Annie Thibault. Payez – Rendez la couleur que vous avez pris
Étudiante à la maîtrise en arts plastiques, UQAM
Artiste : Annie Thibault
15 janvier 1988 - 24 janvier 1988
Vernissage : 14 janvier 1988, 20 h 00
J’en ai assez de réfléchir sur la peinture parce que je n’ai pas les moyens d’en faire ! Au moment d’entrer à l’Université, il y a six ans et demi, je croyais honnêtement y trouver, y acquérir les outils adéquats me permettant de mettre fin à cet état de chose matérialiste bloquant sans cesse mon regard quand celui-ci s’élançait vers l’avenir. Il va sans dire que le statut d’étudiante offre « certains » avantages. Mais il faut être aveugle ou inconséquent, inconséquente, pour croire que l’obtention d’un diplôme dans le domaine des arts place la personne détentrice de ce diplôme à égalité avec les avocats, les avocates, ou les médecins. Faire de la peinture n’équivaut nullement à pratiquer un métier. À moins de se compromettre !

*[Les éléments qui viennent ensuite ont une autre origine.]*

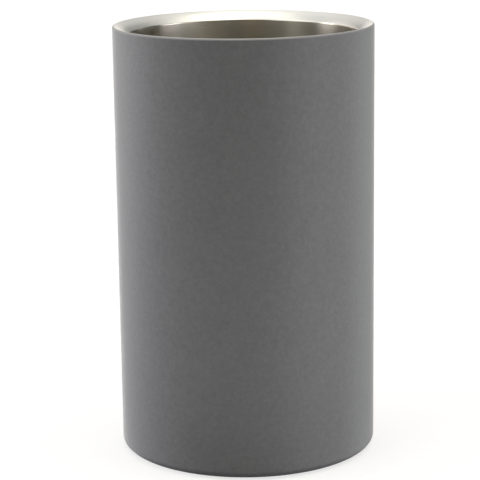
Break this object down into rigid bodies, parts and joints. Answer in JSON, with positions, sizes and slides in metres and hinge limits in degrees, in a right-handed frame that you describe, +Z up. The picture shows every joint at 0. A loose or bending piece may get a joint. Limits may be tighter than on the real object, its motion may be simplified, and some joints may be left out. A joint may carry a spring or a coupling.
{
  "type": "champagne bucket",
  "caption": "Straight-sided, vacuum-insulated metal bottle cooler with a grey coated outer wall, a wide bright rounded lip, a brushed steel well and a soft foot pad.",
  "frame": {"origin": "centre of the face the bucket stands on, the underside of the foot pad", "axes": "+Z up along the bucket's axis, out of the open mouth; the bucket is round, so +X and +Y are free, and the getter inside lies towards +X"},
  "size_m": [0.1204, 0.1204, 0.2],
  "materials": {
    "grey_coat": "satin powder coat with a fine grain",
    "liner_steel": "brushed round the axis",
    "plain_steel": "plain, as rolled",
    "solder_glass": "dark and glossy",
    "getter_powder": "matt pressed powder",
    "copper_foil": "bright foil",
    "adhesive_film": "thin clear-to-milky film",
    "grey_silicone": "matt"
  },
  "bodies": {
    "root": {"outer_shell": "grey_coat", "inner_liner": "liner_steel", "liner_floor": "liner_steel", "vacuum_base": "plain_steel", "port_seal": "solder_glass", "getter_pill": "getter_powder", "getter_clip": "plain_steel", "foil_shield": "copper_foil", "base_cover": "plain_steel", "pad_adhesive": "adhesive_film", "foot_pad": "grey_silicone"}
  },
  "joints": []
}
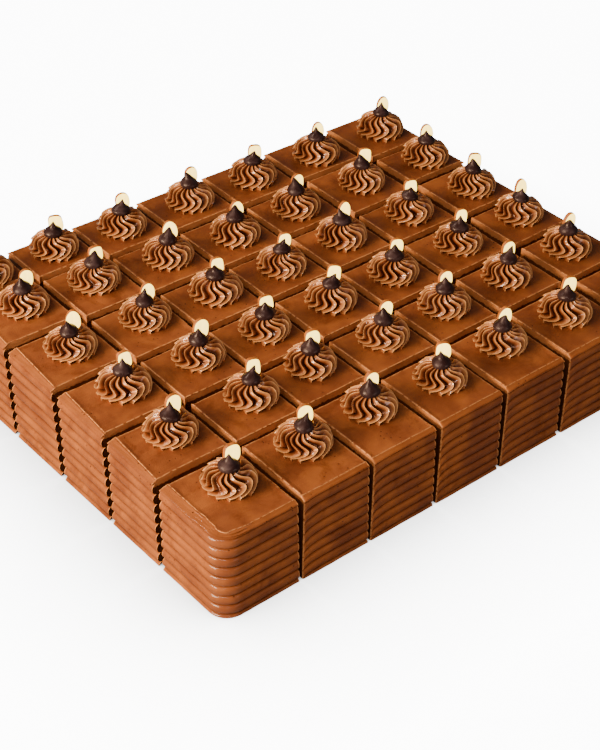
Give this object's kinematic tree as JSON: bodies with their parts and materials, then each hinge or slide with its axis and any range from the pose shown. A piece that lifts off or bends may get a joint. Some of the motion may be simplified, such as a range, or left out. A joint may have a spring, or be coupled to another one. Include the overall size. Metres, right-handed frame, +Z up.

On a beau y tenir « par la peau des dents » et vivre misérablement à coup d’allocations mensuelles, il vient un temps où on espère la reconnaissance. Et celle-ci n’est que le reflet hypocrite des stratégies inimaginables auxquelles se livrent les personnes qui y aspirent. Ainsi, laissons donc de côté pour quelques siècles la mission de l’artiste qui consiste à « maintenir allumée la flamme d’une vision intérieure dont l’œuvre d’art semble être la traduction la plus fidèle pour le profane* ». Une « flamme » ça s’entretient ! Dans tous les sens du mot.
Même à voix basse.
J’ai abandonné « Suzanne » et mes recherches sur la représentation de LA femme enfermée dans une perspective historique. J’ai abandonné l’idée qu’à force de persévérance je verrai le jour où ma peinture serait « reconnue ». Je me compromets aux Foufounes Électriques à faire de la peinture en direct; je me compromets à peindre des « natures mortes » pour une galerie de l’ouest de Montréal; je me compromets à participer au Concours d’art populaire du Centre-Sud; je me compromets à faire des miniatures pour Peinturoton organisé par la galerie Dare-Dare.
Et je continue de croire que la peinture manque de contenu.
Et je pense que ma peinture n’a pas de sens. Qu’elle ne parle pas.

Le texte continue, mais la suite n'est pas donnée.